Wind matters too. A tiny home has broad sides and can feel different from a low utility trailer. Exposed roads, bridges, open fields, and mountain passes may affect the delivery plan long before the home reaches the property. The site owner does not control every mile, but they can avoid adding a difficult final approach at the end of an already demanding trip.
Stage the Final Hour
The final hour of delivery should have fewer people and clearer roles than most owners expect. Extra spectators make tight work harder. Parked cars block swing space. Curious neighbors stand where a driver needs a sight line. A good delivery day feels almost quiet because the work was arranged in advance.
Decide where vehicles will park, where the home can pause, who will speak to the driver, who will watch overhead clearance, and who will keep pets, children, and visitors out of the path. Keep the pad clear of tools, lumber, hoses, loose blocks, and decorative items. If leveling blocks, stands, or other setup materials are needed, stage them where they can be reached without crossing under the moving home.
Communication should be simple. One primary contact is better than several people giving instructions at once. A spotter should use agreed signals and stay visible. Phones are useful, but they should not replace visual coordination when backing or turning. If the delivery team has its own procedure, follow it. The owner knows the property, but the driver knows the load.

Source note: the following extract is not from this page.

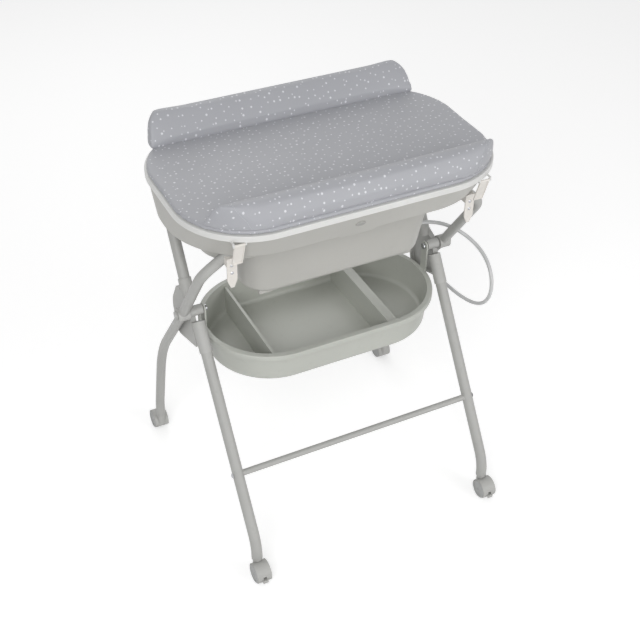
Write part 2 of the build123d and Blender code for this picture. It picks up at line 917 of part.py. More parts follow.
def drain_fitting():
    floor_top = deep_floor_z + tub_wall
    neck_low = deep_floor_z - drain_neck_depth
    spout_z = deep_floor_z - spout_drop
    body = rod(drain_point(neck_low), drain_point(floor_top), drain_neck_r)
    body += rod(drain_point(floor_top), drain_point(floor_top + drain_flange_height), drain_flange_r)
    body += rod(drain_point(spout_z), drain_point(spout_z, drain_x + spout_length), spout_r)
    body -= rod(drain_point(neck_low + drain_floor), drain_point(floor_top + drain_flange_r), drain_bore_r)
    spout_end = drain_point(spout_z, drain_x + spout_length + overrun)
    return body - rod(drain_point(spout_z), spout_end, spout_bore_r)


def drain_plug():
    seat_z = deep_floor_z + tub_wall + drain_flange_height + seat_gap
    top_z = seat_z + plug_head_height
    plug = rod(drain_point(seat_z), drain_point(top_z), plug_head_r)
    plug += rod(drain_point(seat_z - plug_stem_depth), drain_point(seat_z), drain_bore_r - running_gap)
    pull_plane = Plane(origin=drain_point(top_z), x_dir=(1, 0, 0), z_dir=(0, -1, 0))
    pull = Torus(plug_pull_r, plug_pull_wire_r)
    return plug + pull_plane * pull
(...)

Connect Delivery to the First Week
Delivery does not end when the wheels stop. The position of the home should support the first week of setup. Can the steps be placed safely without blocking the hitch, stabilizers, or service panels? Can water, power, and drain lines reach without crossing the main walking path? Can roof runoff be directed away before the first storm? Can the tow vehicle leave without disturbing fresh leveling work?
This is where delivery planning connects to Tiny Home Foundation and Anchoring , Tiny Home Service Access and Shutoff Mapping , and Tiny Home Travel Day Readiness . The arrival route, the support plan, and the utility layout should be drawn together, even if the drawing is only a marked-up site photo. A tiny home that lands cleanly but blocks every later task has only moved the problem.
A well-planned delivery feels uneventful. The route is clear. The turn is understood. The branches are gone. The pad is firm. The people on site know where to stand and when to step back. That calm is not luck. It is the result of treating access as part of the home itself.